NMF
====================

.. _NMF:

Gene program NMF Principle
---------------------------

**Principle:**  
Gene program NMF is a dimensionality reduction technique that factorizes a non-negative data matrix \( X \) into two lower-rank non-negative matrices \( W \) and \( H \), such that:

\[
X \approx W H
\]

where:
- \( X \) is the original data matrix (shape: \( n \times m \)), with all elements \( x_{ij} \geq 0 \),
- \( W \) (shape: \( n \times k \), \( k \ll m \)) is the basis matrix (or "bin"/"gene program" matrix),
- \( H \) (shape: \( k \times m \)) is the coefficient matrix (encodes the representation of original features in the lower-dimensional space).

**Optimization Problem:**  
Gene program NMF minimizes the difference between \( X \) and \( W H \) subject to non-negativity constraints:

\[
\min_{W, H} \ \|X - WH\|_F^2
\]
\[
\text{subject to: } W \geq 0, \ H \geq 0
\]

where \( \|\cdot\|_F \) indicates the Frobenius norm.
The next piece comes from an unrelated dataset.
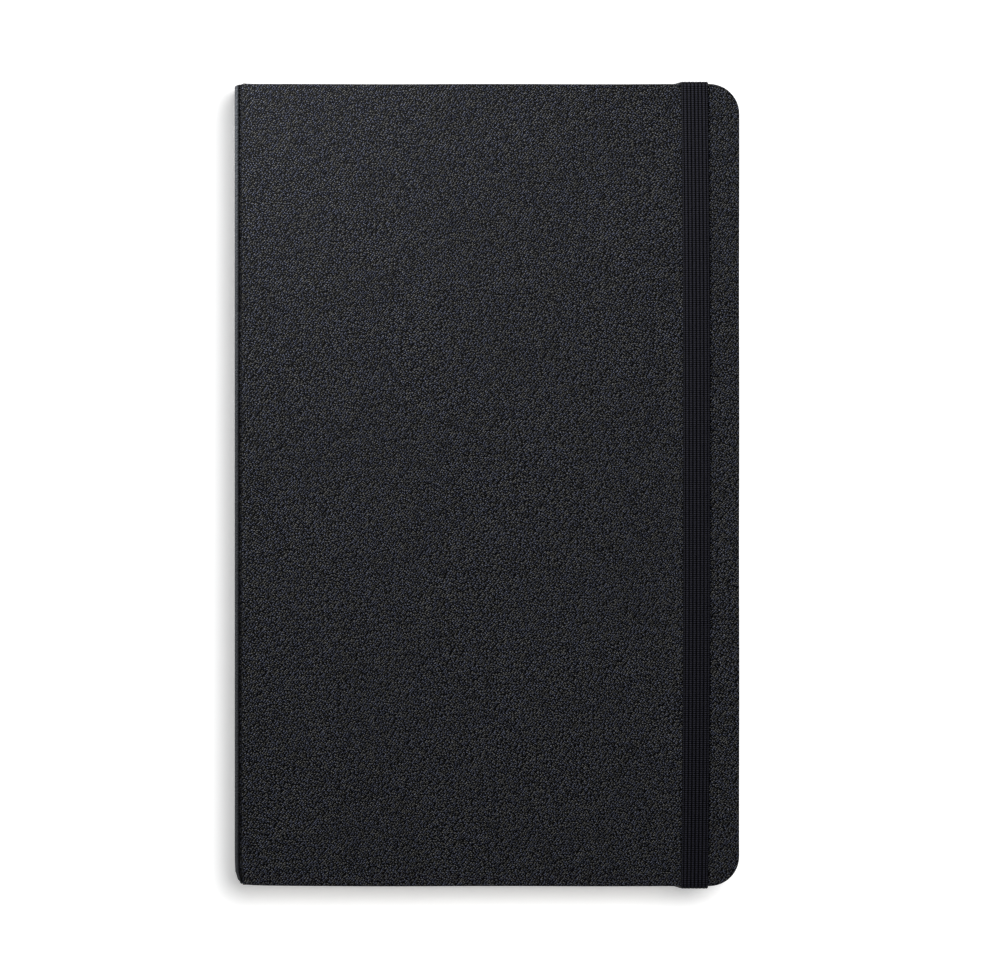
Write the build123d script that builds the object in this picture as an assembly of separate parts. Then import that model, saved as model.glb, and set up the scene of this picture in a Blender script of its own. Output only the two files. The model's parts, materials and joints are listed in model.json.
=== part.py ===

**Multiplicative Update Rules:**  
Gene program NMF uses a common algorithm for updating \( W \) and \( H \) is as follows (Lee and Seung, 2001):

\[
H_{kj} \leftarrow H_{kj} \cdot \frac{(W^T X)_{kj}}{(W^T W H)_{kj}}
\]
\[
W_{ik} \leftarrow W_{ik} \cdot \frac{(X H^T)_{ik}}{(W H H^T)_{ik}}
\]

**Interpretation:**  
- Each column of \( W \) defines a "gene program" or latent pattern.
- Each column of \( H \) describes the mixture coefficients (i.e., how much of each gene program is present) for the original samples/cells/spots.
- All matrices contain only non-negative values, enhancing interpretability for non-negative biological data (e.g., gene expression).

.. math::

   \mathbf{X} \approx \mathbf{W} \mathbf{H}
   
   \quad \text{with} \quad
   \mathbf{X} \in \mathbb{R}_{\geq 0}^{n \times m},
   \quad \mathbf{W} \in \mathbb{R}_{\geq 0}^{n \times k},
   \quad \mathbf{H} \in \mathbb{R}_{\geq 0}^{k \times m}

   \quad \Rightarrow \quad
   \underset{\mathbf{W},\,\mathbf{H}\,\geq\,0}{\mathrm{argmin}}
   \ \| \mathbf{X} - \mathbf{W} \mathbf{H} \|_F^2

Gene program NMF clustering using :py:func:`tardis_spac.utils.nmf_clustering()`

.. py:function:: tardis_spac.utils.nmf_clustering(adata, n_components=10, random_state=42, max_iter=1000, verbose=0, n_top_genes=2000)

   Perform NMF-based clustering on highly variable genes.

   :param adata: AnnData object. The raw expression matrix.
   :param n_components: Number of NMF components/clusters.
   :param random_state: Random seed for reproducibility.
   :param max_iter: Maximum number of NMF iterations.
   :param verbose: Verbosity level for fitting NMF.
   :param n_top_genes: Number of highly variable genes to use.
   :return: AnnData object containing NMF results in obsm['X_nmf'] and uns['X_nmf_components'].

.. admonition:: Usage

   With NMF clustering, highly variable genes that are 'dominantly' effecting the tumor landscape are identified.
   These genes are then used to cluster the spots into different gene programs.

Gene program NMF Consensus Clustering using :py:func:`tardis_spac.utils.nmf_consensus()`

.. py:function:: tardis_spac.utils.nmf_consensus(adata, min_clusters=4, max_clusters=10, n_resamples=100, resample_frac=0.8, random_state=42, n_cluster_genes=50)

   Perform consensus clustering using NMF results and compute cluster gene scores.

   :param adata: AnnData object where NMF results have already been computed.
   :param min_clusters: Minimum number of clusters to test.
   :param max_clusters: Maximum number of clusters to test.
   :param n_resamples: Number of resamplings for consensus clustering.
   :param resample_frac: Fraction of samples used in each resample.
   :param random_state: Random seed.
   :param n_cluster_genes: Number of top genes per cluster to use for scoring.
   :return: AnnData object with consensus clustering and normalized gene scores added to .obs.

.. admonition:: Usage

   With NMF consensus clustering, the gene programs are further refined by computing the consensus clustering of the NMF results.
   
   This is done by resampling the spots and computing the NMF results for each resample.
   
   The consensus clustering is then computed by averaging the NMF results across the resamples.
   
   The gene scores are then computed by averaging the NMF results across the resamples for each gene.